Was mich nun schon seit einiger Zeit an Deutschland stört, ist diese propagandistische und belehrende Einseitigkeit, die die deutsche politische Öffentlichkeit regelmäßig zu allen relevanten Themen befällt. Und von der politischen Öffentlichkeit, sprich Obrigkeit, überträgt es sich durch die Medien auf die Gesellschaft, die hinter vorgehaltener Hand und nur in vertrautem Rahmen Zweifel an offensichtlichen Widersprüchen äußert, aber umso lauter und nach außen sichtbarer begeisterte Zustimmung signalisiert. Zur Einseitigkeit gesellt sich dann der systematische und dabei auch noch moralisierende Versuch der Ausgrenzung von Gegenstimmen. Nach dem Motto: wir (viele!) grenzen dich (ganz wenige!) zu Recht aus und wir sind ganz friedlich, du allein trägst die Schuld an deiner Ausgrenzung, denn du schlechter Mensch denkst falsch! Schäme dich und akzeptiere deine Ausgrenzung als gerechte Strafe! Zeigst du dich reuig, bekommst du selbstverständlich eine zweite Chance, dich konform zu geben. Wir sind ja tolerant und großzügig! Aber wenn nicht …

Ich empfand diesen wirklich extrem deutschen Ansatz schon immer als zutiefst „unwestlich“, eine freiheitliche Demokratie führt sich so ad absurdum. Eine lebendige und nicht nur fassadenhafte Demokratie lebt vom Diskurs, vom Austausch, vom Zweifel, vom respektvollen Streit. Und es schien so, als hätte man das Konzept spätestens in den 1970er und 1980er Jahren auch in Deutschland begriffen. Wie Rita Süssmuth es ausdrückte: „Bedenke, Rita, der andere könnte auch recht haben.“ Aber kann sich einer der heutigen politischen Entscheidungsträger oder deren Berater vorstellen, die andere Seite könnte auch recht haben? Oder gar der anderen Seite öffentlich zuzugestehen, nicht vollkommen falsch zu liegen, nicht komplett verblödet zu sein, sondern auch ein Stück Wahrheit ergattert zu haben, wenigstens ein ganz klitzekleines? Undenkbar.

Mit Corona ist es extrem und völlig absurd geworden.

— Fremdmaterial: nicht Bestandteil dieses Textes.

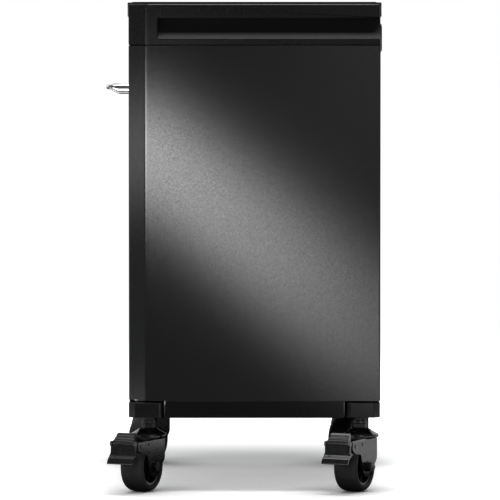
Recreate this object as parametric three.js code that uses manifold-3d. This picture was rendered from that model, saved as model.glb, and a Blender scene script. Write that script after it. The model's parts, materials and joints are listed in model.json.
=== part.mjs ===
// A rolling tool chest: a folded-steel drawer cabinet under a moulded worktop, on four swivel casters.
// Millimetres, +Z up. The chest's front faces -Y and its right-hand side faces +X.
// The origin is the middle of the parked chest's bounding box, at floor level.
import * as THREE from "three";
import { mergeVertices } from "three/addons/utils/BufferGeometryUtils.js";
import Module from "manifold-3d";

const wasm = await Module();
wasm.setup();

// ---- driving dimensions ----
const WIDTH = 680; // cabinet, side to side
const DEPTH = 489; // cabinet, front to back
const HEIGHT = 952; // floor to the top of the deck
const BASE_BOTTOM = 144.5; // underside of the base
const BASE_TOP = 177.5;
const CABINET_BOTTOM = 177.8; // the side panels stand on the base frame
const CABINET_TOP = 867;
const WORKTOP_BOTTOM = 868.4;
const BODY_CENTRE = [-42, 23.7]; // the cabinet's middle, from the origin

const SHEET = 1.5; // cabinet sheet thickness
const GAP = 0.4; // between neighbouring pieces
const POST_CHAMFER = 34; // slanted face of each front corner post
const POST_FACE = 12; // flat front of each corner post
const POST_RETURN = 16; // how far the post folds back beside the drawers
const POST_LIFT = 4; // the post stops short of the base by this much
const BEND = 14; // bend radius where the side turns into the post
const BEND_STEPS = 8; // facets in each bend

const FRONT = -DEPTH / 2;
const BACK = DEPTH / 2;
const SIDE = WIDTH / 2;
const OPENING = SIDE - POST_CHAMFER - POST_FACE; // half the width of the drawer opening

const FACE = FRONT + 18; // plane of the drawer faces
const FACE_DEPTH = 14; // drawer fronts are folded pans this deep
const DRAWER_GAP = 3;
const DRAWER_HEIGHTS = [168, 152, 120, 94, 108]; // from the bottom up
const DRAWERS_BOTTOM = 185;
const DRAWER_LENGTH = 420;
const PULL_DEPTH = 16.5; // how far each pull's lip stands off the drawer face
const BOX_HALF = 276; // half the drawer box's outer width
const HANDLE_TIP = 69; // how far the bow handle stands off the drawer face
const HANDLE_DROP = 3.5; // how far it sits below the middle of the top drawer's face

const CASTER_INSET = 37.5; // swivel axis from the cabinet's sides, front and back
const CASTER_YAW = -26; // degrees, direction in which the parked casters trail
const TRAIL = 28; // wheel axis from the swivel axis
const WHEEL_R = 50;
const WHEEL_SEGMENTS = 28;
const LEG_INNER = 25; // inside of the fork's legs, from the caster's middle
const LEG_OUTER = 28;
const TYRE_HALF = 24.2;
const FORK_TOP = 105.5;
const FORK_BACK = -17; // rear edge of the fork, along the trail
const FORK_SHEET = LEG_OUTER - LEG_INNER;
const DOME_TOP = 122; // top of the domed swivel race on the fork
const PIVOT = [83, 93]; // brake pedal's pivot, along the trail and up

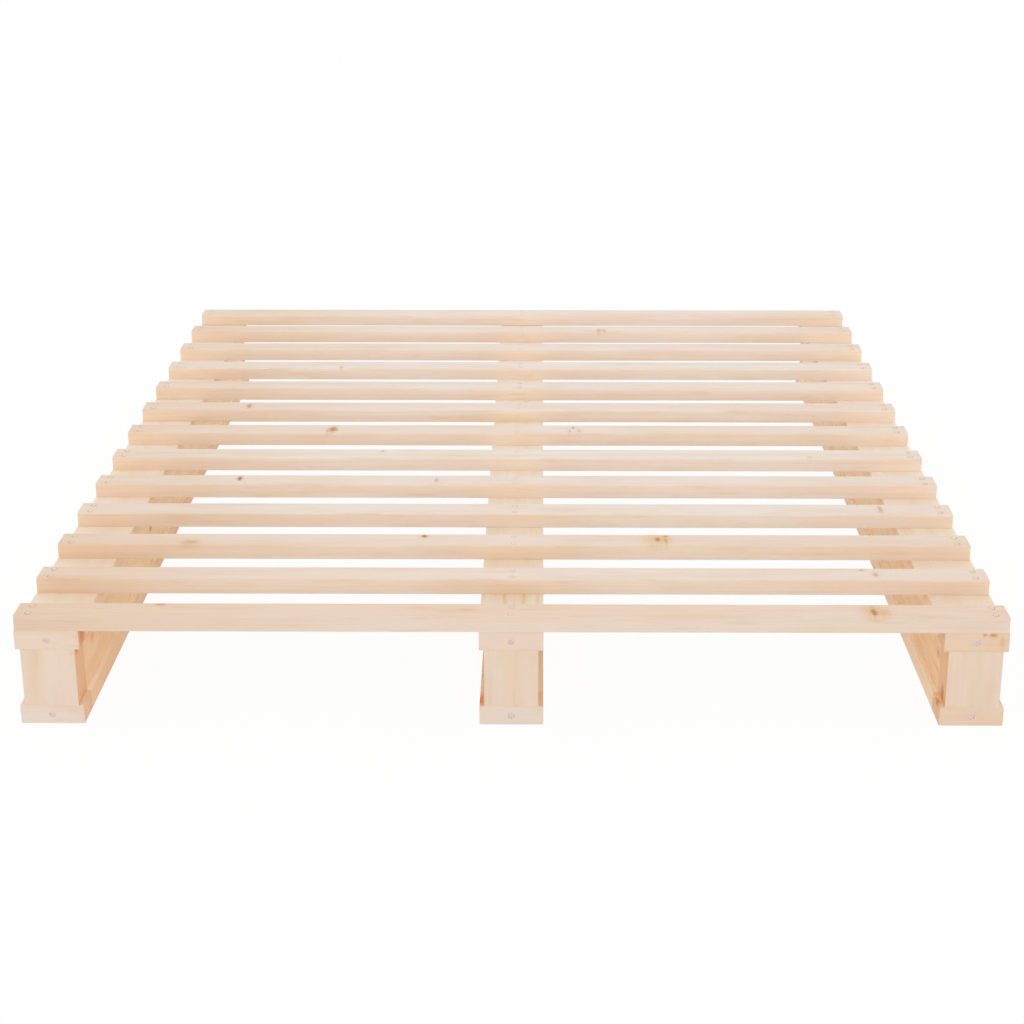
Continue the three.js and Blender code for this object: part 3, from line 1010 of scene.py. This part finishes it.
def post_tints(at, facing):
    """The posts' sides show short flames of darker wood: waves in height that lean with the depth. The outer
    ones are plain and paler, with less of the painted shade of the inner ones."""
    x_rate, y_rate, z_rate = FLAME_RATES
    flame = (at["Z"] * z_rate + at["Y"] * y_rate + at["X"] * x_rate).fraction()
    outer = outer_side(at, facing)
    flames = flame.step(*FLAME_RISE) * flame.step(*FLAME_FALL) * (facing["X"] - outer)
    return [(RESIN_FLECK, flames * FLAME_DEPTH), (OUTER_POST, outer)]


def make_posts():
    """The upright posts again, each in three closed shells: the post and the stub tenons at its ends."""
    for seed, (rail, end) in enumerate(product(RAILS, ENDS), POST_SEED):
        outward = ENDS[end]
        node = f"{rail}_{end}_post"
        low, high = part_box(node)
        middle = (low + high) / 2
        floor_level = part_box(f"{rail}_{end}_bottom_block")[1].z + TIGHTER
        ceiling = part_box(f"{rail}_{end}_top_block")[0].z - TIGHTER
        body = Vector((low.x, low.y, floor_level)), Vector((high.x, high.y, ceiling))
        body = tightened(body, low=(0, outward > 0, 0), high=(0, outward < 0, 0))
        half = Vector((TENON_WIDTH / 2, TENON_DEPTH / 2, 0))
        tenons = [
            (Vector((middle.x, middle.y, bottom)) - half, Vector((middle.x, middle.y, top)) + half)
            for bottom, top in ((low.z, floor_level), (ceiling, high.z))
        ]
        points, faces = [], []
        for box in (body, *tenons):
            shell, quads = drilled_board(box, (0, 0, 1), (0, outward, 0), BOARD_RADII, LEAST_RADIUS)
            base = sum(len(part) for part in points)
            points.append(shell)
            faces.extend(np.asarray(quad) + base for quad in quads)
        pith = (middle.x + POST_PITH_SIDE, middle.y - outward * POST_PITH_BEHIND)
        knots = end_knots(node, low, high)
        shades = SHADED_CENTRE_POST_FACES if rail == "centre_rail" else POST_FACES
        material = pine(f"pine_{node}", "Z", pith, END_CREAM, seed, shades, QUIET_FIGURE, knots, post_tints)
        piece = make_piece(f"planed_{node}", np.concatenate(points), faces, material)
        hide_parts(node)


# Knots of the rails' sides: board, place along Y and Z, radii along and across in millimetres, depth, tone
SIDE_KNOTS = (
    ("left_rail_right_side_board", -0.905, 0.158, 30, 8, 0.7, FOXY_KNOT),
    ("left_rail_right_side_board", -0.872, 0.128, 14, 10, 0.5, FOXY_KNOT),
    ("left_rail_right_side_board", -0.790, 0.110, 16, 10, 0.4, BROWN_KNOT),
    ("left_rail_right_side_board", -0.560, 0.080, 14, 9, 0.6, BROWN_KNOT),
    ("left_rail_right_side_board", -0.330, 0.120, 14, 9, 0.7, BROWN_KNOT),
    ("right_rail_left_side_board", -0.920, 0.120, 18, 12, 0.5, GREY_KNOT),
    ("right_rail_left_side_board", -0.700, 0.098, 14, 9, 0.5, BROWN_KNOT),
    ("right_rail_left_side_board", -0.250, 0.120, 14, 9, 0.6, BROWN_KNOT),
)
SIDE_HALO = 2.5  # times a knot's radius across the grain

# Where the painted light on the rails' sides begins and is full: along the rail, across the frame, and
# in height
SIDE_LIGHT_SPAN = (-0.85, -0.45)
ACROSS_SPAN = (-0.5, 0.5)
RIGHT_SIDE_LAG = 0.25
CORNER_LIGHT_SPAN = (0.050, 0.0425)


def side_knots(node, face):
    return [
        Knot("X", (face, y, z), along, across, SIDE_HALO * across, depth, tone, 2 * KNOT_REACH)
        for board, y, z, along, across, depth, tone in SIDE_KNOTS
        if board == node
    ]


def side_tints(at, facing):
    """Painted light on the rails' sides: paler away from the foot end, first on the left, and in the corner
    above the ledge, lifting the shade of the slats over them and of the corner."""
    along = at["Y"] - at["X"].step(*ACROSS_SPAN) * RIGHT_SIDE_LAG
    return [(PAINTED_SIDE_LIGHT, along.step(*SIDE_LIGHT_SPAN)), (PAINTED_CORNER_LIGHT, at["Z"].step(*CORNER_LIGHT_SPAN))]


def make_side_boards():
    """The rails' side boards again, each filling its grooves."""
    for seed, (rail, side) in enumerate(product(RAILS, SIDES), SIDE_BOARD_SEED):
        outward = SIDES[side]
        node = f"{rail}_{side}_side_board"
        low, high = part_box(node)
        middle = (low + high) / 2
        pith = (middle.z + BOARD_PITH_LEVEL * outward, middle.x + BOARD_PITH_SIDE * outward)
        knots = side_knots(node, high.x if outward > 0 else low.x)
        ground = SHADED_CENTRE_HONEY if rail == "centre_rail" else BOUNCE_LIT_HONEY
        figure, tints = FLAME_FIGURE, side_tints
        # The outer boards, which the light reaches openly, have their own honey and no painted light
        if rail == f"{side}_rail":
            ground, figure, tints = OUTER_HONEY, SIDE_FIGURE, None
        material = pine(f"pine_{node}", "Y", pith, ground, seed, SIDE_FACES, figure, knots, tints)
        box = tightened((low, high), low=(1, 0, 0), high=(1, 0, 0))
        points, faces = drilled_board(box, (0, 1, 0), (outward, 0, 0), BOARD_RADII, BOARD_EDGE_RADIUS)
        piece = make_piece(f"planed_{node}", points, faces, material)
        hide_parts(node)


# Where along Y the painted light on the top boards begins, and is full
TOP_LIGHT_SPAN = (-0.9, 0.2)

# The growth rings that part round a knot in the middle rail's top board: the places of the knot and of the
# rings' middle, how far the innermost ring reaches, the step between rings, and where each rises and falls
ONION_KNOT_PLACE = (0.004, -0.850)
ONION_PLACE = (0.004, -0.840)
ONION_REACH = (21 * MM, 100 * MM)
ONION_SPACING = 1.4
ONION_START = 2.75
ONION_RISE = (0.50, 0.75)
ONION_FALL = (0.95, 0.75)
ONION_DEPTH = 0.5
ONION_EDGE_SHARES = (3.0, 2.2)
ONION_NEAR_SPAN = (-0.80, -0.83)
ONION_LEFT_SPAN = (-40 * MM, -32 * MM)


def bottom_tints(at, facing):
    """The bottom boards have less of their painted light on the frame's outer sides, which are duller."""
    return [(OUTER_FLANGE, outer_side(at, facing))]


def top_tints(at, facing):
    """The top boards have painted light that grows away from the foot end, and less of it on the
    frame's outer sides, which are duller.
    """
    return [(PAINTED_TOP_LIGHT, at["Y"].step(*TOP_LIGHT_SPAN)), (OUTER_TOP, outer_side(at, facing))]


def onion_tints(at, facing):
    """Rings of late wood round a knot, at equal steps of their share: sqrt((x / reach)^2 + (y / reach)^2)."""
    shares = [(at[axis] - centre) / reach for axis, centre, reach in zip("XY", ONION_PLACE, ONION_REACH)]
    share = (shares[0] * shares[0] + shares[1] * shares[1]) ** 0.5
    turn = ((share - 1.0) / ONION_SPACING + ONION_START).fraction()
    ring = turn.step(*ONION_RISE) * turn.step(*ONION_FALL) * share.step(*ONION_EDGE_SHARES)
    near_half = at["Y"].step(*ONION_NEAR_SPAN) * at["X"].step(*ONION_LEFT_SPAN)
    return [(LATE_WOOD, ring * near_half * ONION_DEPTH), *top_tints(at, facing)]


# Ground, face shades, figure and tints of the rails' top and bottom boards, and of the three that differ
LONG_BOARDS = {
    "top_board": (PAINTED_LIGHT_TOP_CREAM, BOARD_FACES, TOP_FIGURE, top_tints),
    "bottom_board": (PAINTED_LIGHT_LEDGE_CREAM, LEDGE_FACES, LEDGE_FIGURE, bottom_tints),
    "centre_rail_top_board": (PAINTED_LIGHT_TOP_CREAM, BOARD_FACES, TOP_FIGURE, onion_tints),
    "centre_rail_bottom_board": (PAINTED_LIGHT_LEDGE_CREAM, SHADED_CENTRE_LEDGE_FACES, LEDGE_FIGURE, bottom_tints),
    "right_rail_bottom_board": (PAINTED_LIGHT_LEDGE_CREAM, PALE_LEDGE_FACES, LEDGE_FIGURE, bottom_tints),
}


def dress_long_boards():
    """Pine for the rails' top and bottom boards, whose grain runs along the rail."""
    for seed, (rail, level) in enumerate(product(RAILS, LEVELS), LONG_BOARD_SEED):
        node = f"{rail}_{level}_board"
        low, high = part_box(node)
        middle = (low + high) / 2
        aside = BOARD_PITH_SIDE * (1 if seed % 3 else -1)
        pith = (middle.z + BOARD_PITH_LEVEL * (-1) ** seed, middle.x + aside)
        knots = []
        if node == "centre_rail_top_board":
            knots = [Knot("Z", (*ONION_KNOT_PLACE, high.z), 40, 22, 30, 0.3, ONION_KNOT)]
        ground, shades, figure, tints = LONG_BOARDS.get(node, LONG_BOARDS[f"{level}_board"])
        dress(node, pine(f"pine_{node}", "Y", pith, ground, seed, shades, figure, knots, tints))


def dress(node, material):
    """Gives a node of the frame its material."""
    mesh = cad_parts[node].data
    mesh.materials.clear()
    mesh.materials.append(material)


# Studio

SKY_ZENITH = 0.57
SKY_HORIZON = 1.43
SKY_SPAN = (0.25, 1.0)  # how far up, of 1 overhead, the horizon's light ends and the zenith's is full
CAMERA_WHITE = 0.94  # how much of what the camera sees of the floor is plain white
FLOOR_GREY = 0.92
FLOOR_GLOW = 0.06
FLOOR_REACH = 60.0
LAMP_SIDE = 4.0
LAMP_POWER = 9.0
LAMP_PLACE = (-1.2, -2.0, 4.0)


def looked_at(tree):
    """1 for what the camera sees, straight or by way of a mirror or glass."""
    rays = tree.node("ShaderNodeLightPath").outputs
    seen = Value(tree, rays["Is Camera Ray"]).at_least(Value(tree, rays["Is Glossy Ray"]))
    return seen.at_least(Value(tree, rays["Is Transmission Ray"]))


def sky(tree):
    """Light that grows from the zenith to the horizon, and plain white where the camera or a mirror looks."""
    up = tree.parts(tree.node("ShaderNodeTexCoord").outputs["Generated"])[2]
    light = tree.mix(grey(SKY_HORIZON), grey(SKY_ZENITH), up.step(*SKY_SPAN))
    shown = tree.mix(light, grey(1.0), looked_at(tree))
    background = tree.node("ShaderNodeBackground", None, {"Color": shown, "Strength": 1.0})
    tree.node("ShaderNodeOutputWorld", None, {"Surface": background.outputs[0]})


def floor_material():
    """A pale floor that takes the frame's shadow, most of the way to white where it is looked at. It glows
    faintly, lighting the frame a little from below.
    """
    tree = Tree(bpy.data.materials.new("studio_floor"))
    matt = tree.node("ShaderNodeBsdfDiffuse", None, {"Color": grey(FLOOR_GREY)})
    glow = tree.node("ShaderNodeEmission", None, {"Color": grey(1.0), "Strength": FLOOR_GLOW})
    matt = tree.node("ShaderNodeAddShader", None, {0: matt.outputs[0], 1: glow.outputs[0]})
    white = tree.node("ShaderNodeEmission", None, {"Color": grey(1.0), "Strength": 1.0})
    amount = looked_at(tree) * CAMERA_WHITE
    mixed = tree.node("ShaderNodeMixShader", None, {0: amount, 1: matt.outputs[0], 2: white.outputs[0]})
    tree.node("ShaderNodeOutputMaterial", None, {"Surface": mixed.outputs[0]})
    return tree.owner


def make_studio():
    """A wide pale floor that glows faintly, a soft white dome, and one large lamp overhead, towards the
    foot end.
    """
    corners = [(x * FLOOR_REACH, y * FLOOR_REACH, 0.0) for x, y in ((-1, -1), (1, -1), (1, 1), (-1, 1))]
    mesh = bpy.data.meshes.new("studio_floor")
    mesh.from_pydata(corners, [], [(0, 1, 2, 3)])
    mesh.materials.append(floor_material())
    floor = bpy.data.objects.new("studio_floor", mesh)
    bpy.context.scene.collection.objects.link(floor)

    world = bpy.data.worlds.new("studio")
    bpy.context.scene.world = world
    sky(Tree(world))

    lamp = bpy.data.lights.new("overhead_lamp", "AREA")
    lamp.shape = "SQUARE"
    lamp.size = LAMP_SIDE
    lamp.energy = LAMP_POWER
    overhead = bpy.data.objects.new("overhead_lamp", lamp)
    overhead.location = LAMP_PLACE
    overhead.rotation_euler = (-overhead.location).to_track_quat("-Z", "Y").to_euler()
    bpy.context.scene.collection.objects.link(overhead)


bpy.context.scene.view_settings.view_transform = "Standard"
set_camera()
make_studio()
make_slats()
make_screws(plated_steel("bright_zinc", *BRIGHT_ZINC, metal=1.0, rough=0.25))
make_bolts(plated_steel("violet_zinc", *VIOLET_ZINC, metal=0.25, rough=0.5))
make_end_blocks()
make_posts()
make_side_boards()
dress_long_boards()
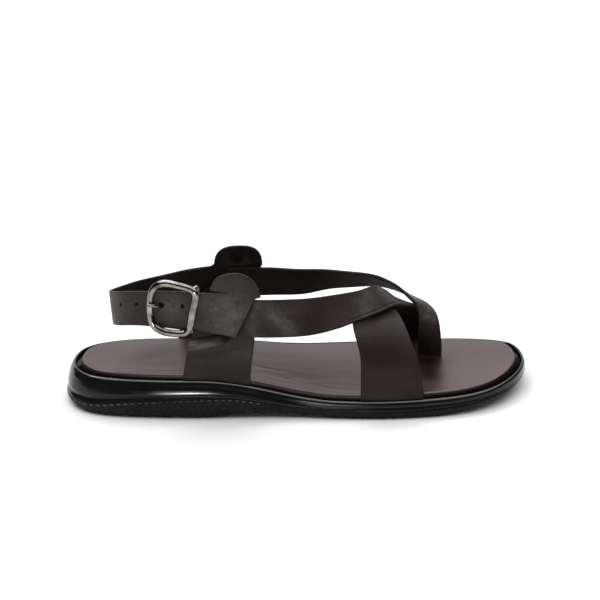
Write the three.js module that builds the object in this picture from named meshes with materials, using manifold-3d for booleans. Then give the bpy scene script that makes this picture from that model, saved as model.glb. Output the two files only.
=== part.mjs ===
// A right sandal of leather straps on a moulded sole, toe towards +X, lateral side towards -Y.
import * as THREE from "three";
import Module from "manifold-3d";
import { mergeVertices } from "three/addons/utils/BufferGeometryUtils.js";

const wasm = await Module();
wasm.setup();

// Driving sizes in millimetres
const LENGTH = 285;
const BALL_WIDTH = 97;
const HEEL_HEIGHT = 23.5;
const INSTEP_HEIGHT = 72;
const STRAP_THICKNESS = 2;
const CLEARANCE = 0.3;

// Sole unit
const LIP_WIDTH = 2.5;
const LIP_ROUND = 3.6;
const GROOVE_WIDTH = 3.5;
const RECESS_DEPTH = 3.4;
const MEDIAL_RISE = 3.6;
const TREAD_ROUND = 4;

// Insole
const INSOLE_RISE = 2;
const INSOLE_ROLL = 2.6;
const INSOLE_DISH = 0.9;

// Ears and heel strap
const EAR_RADIUS = 15;
const LOBE_SQUARENESS = 2.7;
const NOTCH_WIDTH = 1;
const HOLE_RADIUS = 0.9;
const PRONG_SLOT = 4.6;

// Buckle
const FRAME_RADIUS = 1.9;
const BAR_RADIUS = 0.95;
const PRONG_RADIUS = 0.75;
const EYE_RADIUS = 0.5;
const FOLD_WALL = 1.15;
const FOLD_INSET = 2.6;
const PRONG_GAP = 5;

// Mesh steps
const SIDE_STEPS = 44;
const STRAP_STEPS = 24;
const PANEL_STEP = 9;

// Lip's outer edge from above: share of the length from the heel, share of the ball width, medial plus.
// The first row is the heel's end, and the rows run along the lateral side to the toe.
const LATERAL_EDGE = [
  [0.015, -0.030],
  [0.023, -0.149],
  [0.038, -0.222],
  [0.058, -0.276],
  [0.098, -0.327],
  [0.165, -0.372],
  [0.265, -0.412],
  [0.377, -0.435],
  [0.479, -0.458],
  [0.570, -0.495],
  [0.675, -0.525],
  [0.763, -0.518],
  [0.835, -0.489],
  [0.879, -0.445],
  [0.921, -0.370],
  [0.957, -0.262],
  [0.984, -0.131],
  [0.999, 0.000],
  [1.002, 0.098],
];

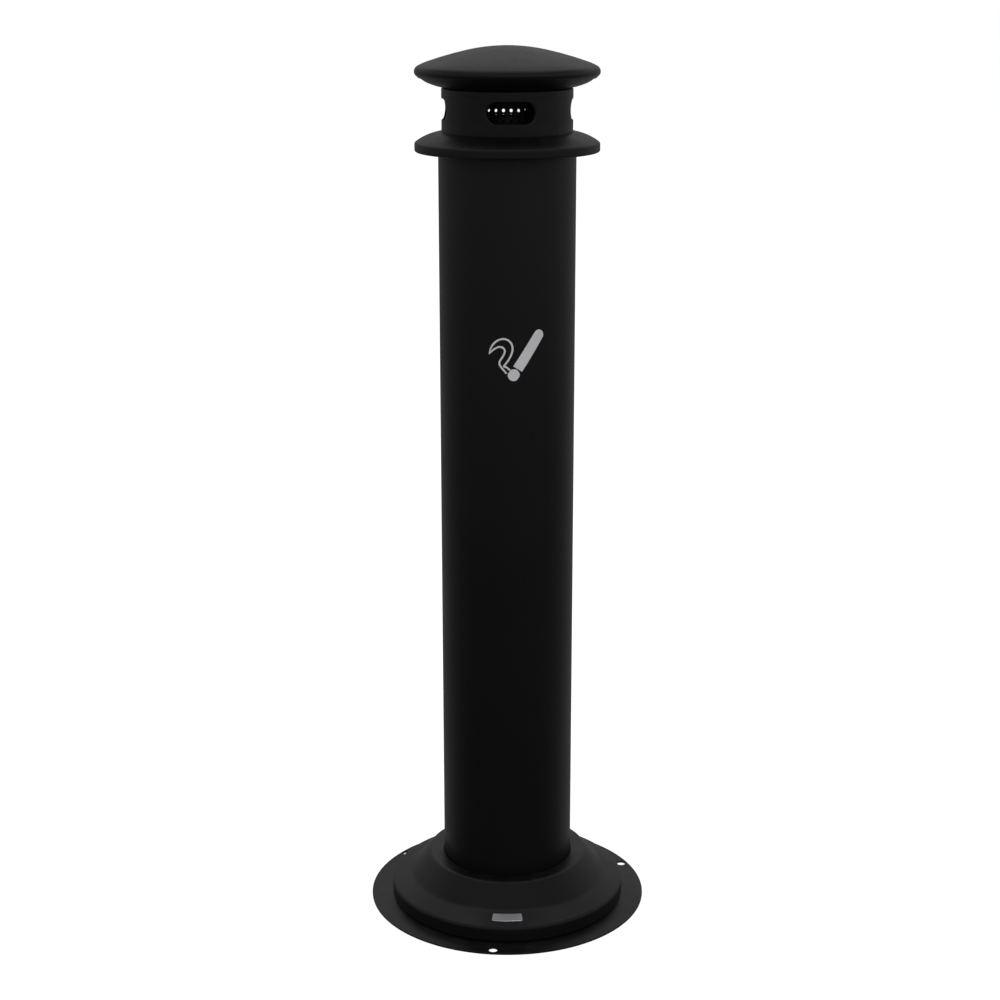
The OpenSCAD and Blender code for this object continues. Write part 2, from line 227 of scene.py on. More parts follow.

Da wird von Politikern und Funktionären offen gegen Minderheiten und den Rechtsstaat gehetzt, wie man es nicht für möglich gehalten hatte im vorgeblich so toleranten demokratischen Deutschland („Sozialschmarotzer“, „kleine Richterlein“, nur um zwei Beispiele zu nennen – Sie alle kennen bestimmt noch viel mehr davon).

Antiautoritäre und gemäßigte (und damit historisch tendenziell linke) Gegenstimmen werden als Rechtsextreme betitelt und nach dem bewährten Prinzip ausgegrenzt. All das (vorläufig?) ohne Folgen. Ohne Diskussion. Ohne Einwand durch eine „Opposition“, deren Rolle in der eigenen Wahrnehmung zu sein scheint, dasselbe und noch mehr davon zu fordern, der Regierung quasi Inkonsequenz auf dem gemeinsam abgesprochenen Weg vorzuwerfen. In einem Deutschland, das behauptete, aus der Geschichte gelernt zu haben. Ekelhaft.

Ich gebe zu, dass ich etwas masochistisch veranlagt bin – intellektuell. Beweis: Ich lese noch immer regelmäßig Zeit, Spiegel und andere „Qualitätsmedien“. Aber ich schaue seit vielen Jahren keine Talkshows im Fernsehen, das wäre dann doch zu viel Schmerz. Vor allem »Die Zeit« scheint zu einem Ideologieblatt der „Neolinken“ mutiert zu sein. Da kommentiert tatsächlich ein Leser ernsthaft und offenbar mit Zustimmung vieler anderer einen x-beliebigen Artikel folgendermaßen:

„Wieder ein Mensch, der den Unterschied zwischen privat geäußerter Meinung (in der Regel durch Meinungsfreiheit gedeckt) und öffentlich geäußerter Meinung nicht verstanden hat oder nicht verstehen wollte.“

Der Inhalt des Artikels sei jetzt egal, ist nicht von mir, aber dass jemand in einer anspruchsvollen Zeitung in Erwartung von Lob und Zustimmung in einem demokratischen Land auf diese Weise einen Artikel öffentlich kommentiert (ich „liebe“ vor allem den Spruch in Klammern …), das macht mir Angst. Wenn diese Einstellung, so oder so ähnlich, jetzt bei „Neolinken“ die Norm ist, dann ist jede Diskussion mit ihnen tatsächlich überflüssig. Dann ist aus Sicht der staatstragenden Neolinken jede hörbare(!) Gegenstimme zum offiziellen Sprech nur staatszersetzende Hetze und muss ausgeschaltet werden. Das ist DDR pur.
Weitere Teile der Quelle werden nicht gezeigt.